What he asked and what he shared changed my perspective on where I am at in life right now. After we told him that we felt like we had disappointed ourselves because we are done with school and not married, he told us how he doesn't even know what that is like. His life has been a constant knowing what is next or being committed to taking care of people. He never had a chance to live on his own or live with a roommate outside of college & marriage. He never had the freedom to travel to wherever for however long--by himself. He doesn't know what my life is like.

I have always appreciated this particular friend of mine because he does bring interesting perspective to virtually every conversation. He has checked me many times and challenged me to re-think whatever I just spout out in the moment. Sadly he will be leaving the job and atmosphere he has known since he started college 11 years ago. I know I will miss him and his brotherly input in my life because I don't know my job without him there.
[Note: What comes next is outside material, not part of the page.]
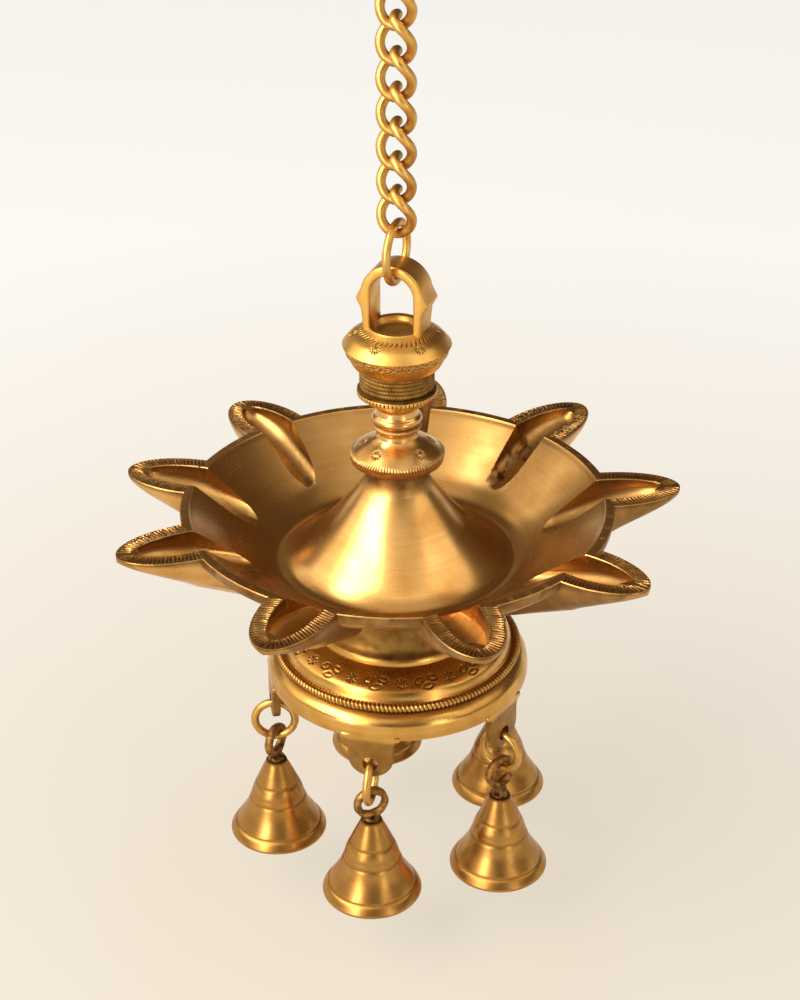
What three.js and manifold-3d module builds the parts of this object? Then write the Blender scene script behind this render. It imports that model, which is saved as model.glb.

Anyways, the point of this post is that I really am blessed, not in a way that I am better than all my married friends, no not at all. I am blessed because this is where God wants me now. Wallowing in what the flip-side would be or what I do not have is not right. Sure I have my discouraging days and struggle often with loneliness, but all in all, I know I am loved. I am surrounded by people who are all about encouraging me and making sure they love me. My Father God is watching over me, He cares for me and He knows the deepest desires of my heart. He made me this way. He will continue what He put in place.